Managing Your Practice

Searching the Web, Part 2


 

My recent column on Web searching techniques has generated more questions, comments, and discussion than any other. (If you missed that column, you can find it on the SKIN & ALLERGY NEWS Web site, www.skinandallergynews.com

Obviously this is a popular topic. As well it should be, because as I mentioned in that column, the sheer volume of information on the Web makes quick and efficient searching an indispensable skill.

But once you have become quick and efficient at finding the information you need, a new problem arises: The information changes! All the good medical, news, and other information-based Web sites change and update their content on a regular but unpredictable basis. And checking each one for new information can be very tedious, if you can remember to do it at all.

Many sites offer an e-mail service to notify you of new content, but multiple e-mail subscriptions clutter your inbox and often can't select out the information you're really interested in. RSS feeds are a more efficient and increasingly popular method of staying current on all the subjects, medical and otherwise, which interest you.

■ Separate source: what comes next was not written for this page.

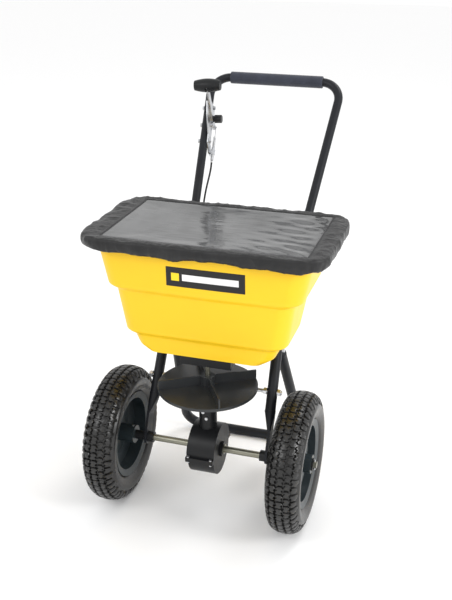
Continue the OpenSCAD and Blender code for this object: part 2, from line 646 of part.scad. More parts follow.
module turned_lever() translate([0, pivot[0], pivot[1]]) rotate([lever_tilt, 0, 0]) children();
module lever() machine() color(zinc) on_leg() turned_lever() difference() {
    union() {
        hull() {
            bar_x(lever_x, lever_x + lever_t, 9);
            translate([0, 0, lever_reach - 8]) bar_x(lever_x, lever_x + lever_t, 7);
        }
        hull() {
            bar_x(lever_x, lever_x + lever_t, 9);
            translate([0, 0, -wire_out - 2]) bar_x(lever_x, lever_x + lever_t, 7);
        }
        translate([lever_x, 0, lever_reach]) bar_x(-20, 26, 5);
    }
    bar_x(lever_x - 1, lever_x + lever_t + 1, 4 + fit);
    for (s = [-2, 2]) translate([0, 0, -wire_out + s]) bar_x(lever_x - 1, lever_x + lever_t + 1, 2.9);
    translate([lever_x - 1, -2.9, -wire_out - 2]) cube([lever_t + 2, 5.8, 4]);
}
module lever_grip() machine() color(dark) on_leg() turned_lever()
    translate([0, 0, lever_reach]) difference() {
        translate([lever_x - 31, 0, 0]) along_x() rotate_extrude() polygon(
            concat([[0, 0]], [for (a = [-70 : 20 : 70]) [10 + 7.5 * cos(a), 34 + 34 * a / 70]], [[0, 68]]));
        bar_x(lever_x - 20, lever_x + 26, 5 + e);
        translate([lever_x - gap, -20, -20]) cube([lever_t + 2 * gap, 40, 20.5]);
    }
// Knob that clamps the lever on its stud
knob_x = lever_x + lever_t + gap;
module lock_knob() machine() color(black) on_leg() translate([0, pivot[0], pivot[1]]) difference() {
    union() {
        bar_x(knob_x, knob_x + 22, 8.2);
        bar_x(knob_x + 12, knob_x + 22, 9.6);
        for (k = [0 : 5]) rotate([60 * k, 0, 0]) translate([0, 8, 0]) bar_x(knob_x + 3, knob_x + 22, 2.6);
    }
    bar_x(knob_x - 1, knob_x + 17, 4 + fit);
}

// ---------- cable ----------

wire_line = [lever_x + lever_t + 3, 22.3, 0];
wire_top = pivot[1] - wire_line[1] / tan(lever_tilt);
ferrule_top = -65;
// Inner wire with its end barrel, which hangs in the lever's slot
module inner_wire() machine() color(zinc) on_leg() translate([wire_line[0], wire_line[1], 0]) {
    translate([0, 0, ferrule_top - 8]) cylinder(h = wire_top - ferrule_top + 8, r = 0.9);
    translate([-wire_line[0], 0, wire_top]) bar_x(lever_x + 0.2, wire_line[0] + 2, 2.1);
}
// Bracket and threaded adjuster that hold the top end of the sheath
module cable_adjuster() machine() color(zinc) on_leg() difference() {
    union() {
        translate([wire_line[0], wire_line[1], ferrule_top - 38]) cylinder(h = 38, r = 4);
        translate([wire_line[0], wire_line[1], ferrule_top - 12]) cylinder(h = 4, r = 6.5, $fn = 6);
        translate([wire_line[0], wire_line[1], ferrule_top - 22]) cylinder(h = 4, r = 6.5, $fn = 6);
        translate([plate_x + plate_t, wire_line[1] - 6, ferrule_top - 17.9])
            cube([wire_line[0] - plate_x - plate_t + 4, 12, 5.8]);
    }
    translate([wire_line[0], wire_line[1], ferrule_top - 34]) cylinder(h = 40, r = 1.6);
}
// Spring around the adjuster's top that keeps the wire taut
module cable_spring() machine() color(zinc) on_leg() translate([wire_line[0], wire_line[1], ferrule_top + 0.2])
    ring_z(0, 30, 4.5, 2.4);

function to_world(p) = [-leg_at[0], leg_at[1], leg_at[2]]
    + leg_in * p[0] + leg_back * p[1] + leg_dir * p[2];
sheath_r = 2.5;
sheath_top = to_world([wire_line[0], wire_line[1], ferrule_top - 38]);
sheath_next = to_world([wire_line[0], wire_line[1], ferrule_top - 70]);
sheath_end = [shaft_x, anchor_y + 26.3, wire_z];
// Route of the sheath from the adjuster down along the leg, behind the hopper and to the anchor
ROUTE = [[-128, 385, 662], [-121, 326, 591], [-113, 268, 521], [-105, 232, 470], [-92, 212, 434],
    [-70, 204, 410], [-42, 202, 398], [-18, 197, 393], [-2, 184, 392.5]];
function catmull(a, b, c, d, t) = 0.5 * ((2 * b) + (c - a) * t + (2 * a - 5 * b + 4 * c - d) * t * t
    + (3 * b - a - 3 * c + d) * t * t * t);
SPINE = concat([sheath_top, sheath_next], ROUTE, [sheath_end + [0, 14, 0], sheath_end]);
function spine_at(i) = i < 0 ? 2 * SPINE[0] - SPINE[1]
    : i >= len(SPINE) ? 2 * SPINE[len(SPINE) - 1] - SPINE[len(SPINE) - 2] : SPINE[i];
function smooth(steps) = concat([for (i = [0 : len(SPINE) - 2], k = [0 : steps - 1])
    catmull(spine_at(i - 1), SPINE[i], SPINE[i + 1], spine_at(i + 2), k / steps)], [SPINE[len(SPINE) - 1]]);
module sweep(path, r, sides) {
    n = len(path);
    rings = [for (i = [0 : n - 1]) let(
        d = unit(path[min(i + 1, n - 1)] - path[max(i - 1, 0)]),
        u = unit(cross(d, [1, 0.3, 0])), v = cross(d, u))
        [for (k = [0 : sides - 1]) path[i] + r * (cos(360 * k / sides) * u + sin(360 * k / sides) * v)]];
    loft(rings);
}
module cable_sheath() machine() color(black) sweep(smooth(5), sheath_r, 8);

// ---------- cover and label ----------

cover_w = 281;
cover_front = -73;
cover_back = 259;
cover_z = 689;
hem_z = 661;
window_w = 238;
window_front = -42;
window_back = 236;
module rain_cover() machine() color("#26262a") difference() {
    loft([ring(cover_w - 2, cover_front + 2, cover_back - 2, 62, hem_z),
        ring(cover_w, cover_front, cover_back, 62, cover_z - 8),
        ring(cover_w - 6, cover_front + 6, cover_back - 6, 56, cover_z)]);
    loft([ring(flange_w + 3, flange_front - 3, flange_back + 3, 60, hem_z - 1),
        ring(flange_w + 3, flange_front - 3, flange_back + 3, 60, cover_z - 3)]);
    translate([-window_w, window_front, cover_z - 10])
        cube([2 * window_w, window_back - window_front, 20]);
}
module cover_window() machine() color("#b9bcc0", 0.5)
    translate([-window_w - 8, window_front - 8, cover_z - 4.3])
        cube([2 * window_w + 16, window_back - window_front + 16, 1]);
module front_label() machine() color("#17181a")
    translate([17, -43, 613]) rotate([atan2(5, 116), 0, 0]) translate([-89, -0.8, -23]) cube([178, 0.8, 46]);

hopper();
outlet_base();
base_bolts();
shutter_plate();
shutter_guides();
cable_anchor();
agitator();
impeller();
impeller_shaft();
shaft_pins();
pinion_gear();
crown_gear();
crown_pin();
gearbox_upper();
gearbox_lower();
gearbox_screws();
gearbox_bushes();
shaft_bushes();
axle();
drive_pin();
cotter_pins();
axle_washers();
axle_bearings();
tyre_left();
tyre_right();
rim_left();
rim_right();
inner_tube_left();
inner_tube_right();
valve_left();
valve_right();
frame_leg_left();
frame_leg_right();
tie_rod();
tie_nuts();
hopper_bracket();
bracket_bolts();
stand();
stand_bolts();
handle();
handle_bolts();
foam_grip();
gauge_plate();
plate_bolts();
lever();
lever_grip();
lock_knob();
inner_wire();
cable_adjuster();
cable_spring();
cable_sheath();
rain_cover();
cover_window();
front_label();
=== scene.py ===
"""Walk-behind broadcast spreader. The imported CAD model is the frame; this script adds the treaded
tyres, the moulded hopper, the fabric cover with its clear window, the foam, cable and spring, and
every material. Metres, Z up, front towards -Y."""

import json
import math
import random

import bmesh
import bpy
import numpy as np
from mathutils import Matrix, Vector, noise


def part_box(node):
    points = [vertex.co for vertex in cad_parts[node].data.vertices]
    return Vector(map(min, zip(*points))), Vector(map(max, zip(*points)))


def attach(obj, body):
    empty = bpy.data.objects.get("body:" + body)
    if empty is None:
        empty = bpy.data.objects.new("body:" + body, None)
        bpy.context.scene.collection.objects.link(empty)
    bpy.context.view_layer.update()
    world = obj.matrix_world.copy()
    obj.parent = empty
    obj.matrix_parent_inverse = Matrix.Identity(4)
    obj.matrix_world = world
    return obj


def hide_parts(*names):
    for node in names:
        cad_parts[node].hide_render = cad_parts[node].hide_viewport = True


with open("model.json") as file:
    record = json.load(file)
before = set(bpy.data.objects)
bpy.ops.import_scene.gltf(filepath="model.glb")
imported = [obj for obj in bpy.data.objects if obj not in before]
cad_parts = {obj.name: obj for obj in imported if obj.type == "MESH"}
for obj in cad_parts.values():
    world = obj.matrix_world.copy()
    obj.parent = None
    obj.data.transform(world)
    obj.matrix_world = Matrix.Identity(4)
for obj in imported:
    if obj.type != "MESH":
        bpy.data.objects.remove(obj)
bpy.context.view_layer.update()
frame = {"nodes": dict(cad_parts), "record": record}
random.seed(7)

MM = 0.001
axle_lo, axle_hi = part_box("axle")
AXLE = (axle_lo + axle_hi) / 2  # middle of the wheel axle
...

RSS (which stands for “Rich Site Summary” or “Really Simple Syndication,” depending on whom you ask) is a file format, and Web sites use that format (or a similar one called “Atom”) to produce a summary file, or “feed,” of new content, along with links to full versions of that content. When you subscribe to a given Web site's feed, you'll receive a summary of new content each time the Web site is updated.

Thousands of Web sites now offer RSS feeds, including most of the large medical information services, all the major news organizations, and many Web logs.

To subscribe to feeds you must download a program called a “feed reader,” which is basically just a browser specializing in RSS and Atom files. Dozens of readers (also known as “aggregators”) are available, and more are coming as RSS grows in popularity. Some can be accessed through browsers, others are integrated into e-mail programs, and still others run as standalone applications.

Many readers are free, but you'll pay a nominal fee for those with the most advanced features. (As always, I have no financial interest in any of the enterprises discussed in this column.) A comprehensive list of available readers, free and otherwise, can be found at http://en.wikipedia.org/wiki/List_of_news_aggregators

It's not always easy to find out whether a particular Web site offers a feed, because there is no universally recognized method of indicating its existence. Look for a link to “RSS” or “Syndicate This,” or an orange rectangle with the letters “XML” (don't ask) or “RSS”. These links aren't always on the home page. Sometimes, on the site map, you'll find a link to a Web page explaining available feeds and how to find them.

Some of the major sites have multiple feeds to choose from. For example, you can generate a feed of current stories related to the page that you're looking at on Google News by clicking the RSS ∣ Atom links on any Google News page.

Once you know the Web address (URL) of the RSS feed you want, you provide it to your reader program, which will monitor the feed for you. (Many RSS aggregators come preconfigured with a list of feed URLs for popular news Web sites.)

In addition to notifying you of important news headlines, changes to your favorite Web sites, and new developments in any medical (or other) field of interest to you, RSS feeds have many other uses. Some of the more popular ones are notification of arrival of new products in a store or catalog, announcing new newsletter issues (including e-mail newsletters), weather and other changing-condition alerts, and notification of additions of new items to a database, or new members to a group.

And you can expect to see many more new uses of RSS feeds in the near future.

It can work the other way, too: If you want readers of your Web site to receive the latest news about your practice, such as new treatments and procedures you're offering, you can create your own RSS feed. Any competent Web administrator will know how to do it, or you can do it yourself if you're so inclined.

Some will insist on doing it from scratch, but for the rest of us, a multitude of tools is available to simplify the process. (If your site includes a blog, for example, many blogging tools automatically create RSS files.)

Detailed instructions abound. You can find them easily with—what else?—your favorite search engine!